Glass insulators combine high dielectric strength, mechanical durability, and environmental resilience. Their visible failure modes simplify inspection, while their recyclability supports sustainability goals. Challenges include weight, impact vulnerability, and risk of self-blast, but innovations and coatings are reducing these limitations. For high-voltage transmission, glass remains one of the most reliable insulator options, provided utilities follow rigorous installation, testing, and maintenance protocols. In AC networks, insulators play a vital role in supporting AC transmission lines and preventing leakage currents under high stress.

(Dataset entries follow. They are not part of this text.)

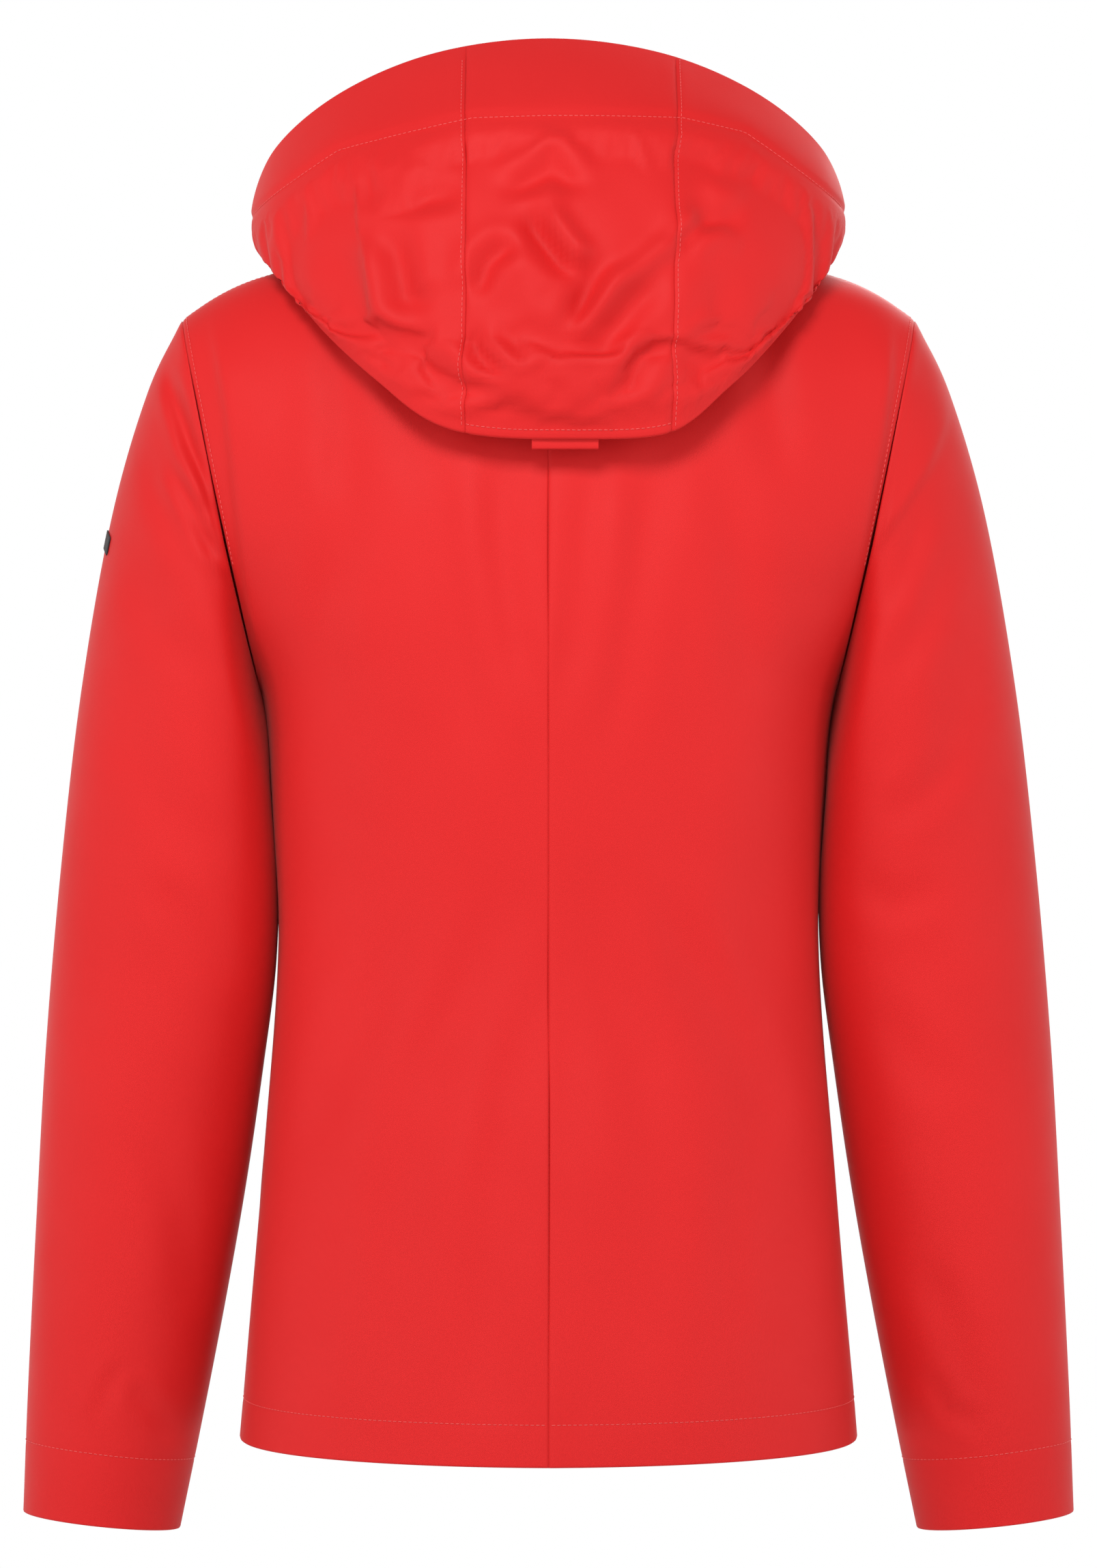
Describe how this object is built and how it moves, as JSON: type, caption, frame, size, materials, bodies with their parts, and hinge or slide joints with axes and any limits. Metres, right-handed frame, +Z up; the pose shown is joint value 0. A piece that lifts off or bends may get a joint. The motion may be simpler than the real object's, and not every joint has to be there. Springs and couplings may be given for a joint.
{
  "type": "hardshell jacket",
  "caption": "Women's waterproof hardshell jacket with a roomy hood, centre front zip, hand pockets, set-in sleeves with tabbed cuffs and a stitched hem.",
  "frame": {"origin": "underside of the hanger loop's strap, at its middle, inside the back neck", "axes": "+Z up, -Y towards the front zip, +X towards the wearer's left"},
  "size_m": [0.5886, 0.2649, 0.8261],
  "materials": {
    "shell_fabric": "matt plain-weave laminate",
    "facing_fabric": "matt laminate facing",
    "dark_trim": "matt woven or brushed trim",
    "pull_cover": "matt moulded",
    "zip_tape": "coated tape",
    "zip_coil": "satin",
    "dark_plastic": "satin",
    "dark_metal": "satin lacquered"
  },
  "bodies": {
    "torso": {"back_panel_left": "shell_fabric", "back_panel_right": "shell_fabric", "front_panel_left": "shell_fabric", "front_panel_right": "shell_fabric", "hem_facing": "facing_fabric", "collar": "shell_fabric", "zip_tape_left": "zip_tape", "zip_tape_right": "zip_tape", "zip_chain_left": "zip_coil", "zip_chain_right": "zip_coil", "zip_top_stop_left": "dark_metal", "zip_top_stop_right": "dark_metal", "zip_bottom_box": "dark_plastic", "zip_pin": "dark_plastic", "storm_flap": "facing_fabric", "chin_guard": "dark_trim", "hanger_loop": "dark_trim", "hem_lock_left": "dark_plastic", "hem_lock_right": "dark_plastic", "hood_under_panel": "shell_fabric", "pocket_zip_tape_left": "zip_tape", "pocket_zip_chain_left": "zip_coil", "pocket_pouch_left": "facing_fabric", "pocket_zip_tape_right": "zip_tape", "pocket_zip_chain_right": "zip_coil", "pocket_pouch_right": "facing_fabric"},
    "hood": {"hood_centre_panel": "shell_fabric", "hood_side_panel_left": "shell_fabric", "hood_side_panel_right": "shell_fabric", "hood_rim_facing": "facing_fabric", "hood_loop_tab": "shell_fabric"},
    "sleeve_left": {"sleeve_left": "shell_fabric", "cuff_facing_left": "facing_fabric", "cuff_loop_patch_left": "dark_trim", "sleeve_patch": "dark_trim"},
    "sleeve_right": {"sleeve_right": "shell_fabric", "cuff_facing_right": "facing_fabric", "cuff_loop_patch_right": "dark_trim"},
    "zip_slider": {"zip_slider": "dark_metal"},
    "zip_pull": {"zip_pull": "pull_cover"},
    "cuff_tab_left": {"cuff_tab_left": "shell_fabric"},
    "pocket_slider_left": {"pocket_slider_left": "dark_metal"},
    "pocket_pull_left": {"pocket_pull_left": "pull_cover"},
    "hem_lock_button_left": {"hem_lock_button_left": "dark_plastic"},
    "cuff_tab_right": {"cuff_tab_right": "shell_fabric"},
    "pocket_slider_right": {"pocket_slider_right": "dark_metal"},
    "pocket_pull_right": {"pocket_pull_right": "pull_cover"},
    "hem_lock_button_right": {"hem_lock_button_right": "dark_plastic"}
  },
  "joints": [
    {"name": "hood_raise", "type": "hinge", "parent": "torso", "child": "hood", "pos_m": [0, -0.156, -0.034], "axis": [1, 0, 0], "range_deg": [0, 50]},
    {"name": "zip_slide", "type": "slide", "parent": "torso", "child": "zip_slider", "axis": [0, -0.0405, -0.9992], "range_m": [0, 0.633]},
    {"name": "zip_pull_flip", "type": "hinge", "parent": "zip_slider", "child": "zip_pull", "pos_m": [0, -0.15523, -0.01092], "axis": [-1, 0, 0], "range_deg": [0, 160]},
    {"name": "shoulder_left", "type": "hinge", "parent": "torso", "child": "sleeve_left", "pos_m": [0.20347, -0.056, -0.03898], "axis": [0, -1, 0], "range_deg": [0, 35]},
    {"name": "cuff_tab_open_left", "type": "hinge", "parent": "sleeve_left", "child": "cuff_tab_left", "pos_m": [0.27587, -0.1199, -0.68047], "axis": [-0.0715, -0.0031, 0.9974], "range_deg": [0, 120]},
    {"name": "pocket_slide_left", "type": "slide", "parent": "torso", "child": "pocket_slider_left", "axis": [0.1451, 0.0206, -0.9892], "range_m": [0, 0.136]},
    {"name": "pocket_pull_flip_left", "type": "hinge", "parent": "pocket_slider_left", "child": "pocket_pull_left", "pos_m": [0.09704, -0.15217, -0.45074], "axis": [-0.8482, -0.5121, -0.1351], "range_deg": [0, 160]},
    {"name": "hem_lock_press_left", "type": "slide", "parent": "torso", "child": "hem_lock_button_left", "axis": [0, 0, -1], "range_m": [0, 0.003], "stiffness_N_per_m": 600, "springref_m": -0.002},
    {"name": "shoulder_right", "type": "hinge", "parent": "torso", "child": "sleeve_right", "pos_m": [-0.20347, -0.056, -0.03898], "axis": [0, 1, 0], "range_deg": [0, 35]},
    {"name": "cuff_tab_open_right", "type": "hinge", "parent": "sleeve_right", "child": "cuff_tab_right", "pos_m": [-0.27587, -0.1199, -0.68047], "axis": [-0.0715, 0.0031, -0.9974], "range_deg": [0, 120]},
    {"name": "pocket_slide_right", "type": "slide", "parent": "torso", "child": "pocket_slider_right", "axis": [-0.1451, 0.0206, -0.9892], "range_m": [0, 0.136]},
    {"name": "pocket_pull_flip_right", "type": "hinge", "parent": "pocket_slider_right", "child": "pocket_pull_right", "pos_m": [-0.09704, -0.15217, -0.45074], "axis": [-0.8482, 0.5121, 0.1351], "range_deg": [0, 160]},
    {"name": "hem_lock_press_right", "type": "slide", "parent": "torso", "child": "hem_lock_button_right", "axis": [0, 0, -1], "range_m": [0, 0.003], "stiffness_N_per_m": 600, "springref_m": -0.002}
  ]
}
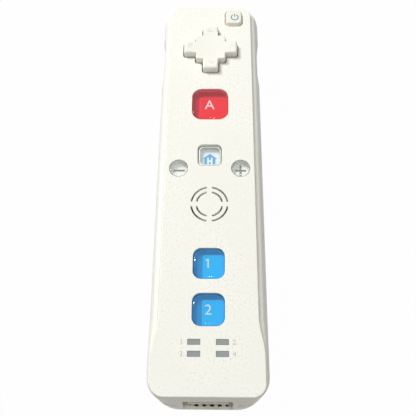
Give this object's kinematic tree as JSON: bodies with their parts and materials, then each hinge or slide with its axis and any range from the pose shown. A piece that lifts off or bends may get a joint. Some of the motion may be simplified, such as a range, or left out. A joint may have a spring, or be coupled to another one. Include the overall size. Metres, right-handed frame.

Frequently Asked Questions

 

What are the advantages and disadvantages of glass insulators?

Glass insulators provide high dielectric strength, long lifespan, and recyclability. Drawbacks include weight, brittleness, and susceptibility to vandalism.

 

What is creepage distance, and why is it important?

Creepage distance is the surface path along the insulator that leakage current can travel. Adequate creepage ensures resistance to flashover in polluted or wet environments.

 

What tests ensure the reliability of glass insulators?

Tests include power-frequency withstand, impulse tests, tensile and bending strength, and pollution performance under IEC 60383 and related standards.

 

What happens when a glass insulator shatters?

The insulator becomes a stub. The line remains mechanically intact, but electrical stress increases on adjacent discs, so damaged units must be replaced.

 

When should glass be chosen over porcelain or polymer?

Glass is preferred for high-voltage lines where durability, recyclability, and the ability to detect visible failures are priorities. Polymers are better suited for lightweight distribution applications or in regions with heavy salt fog.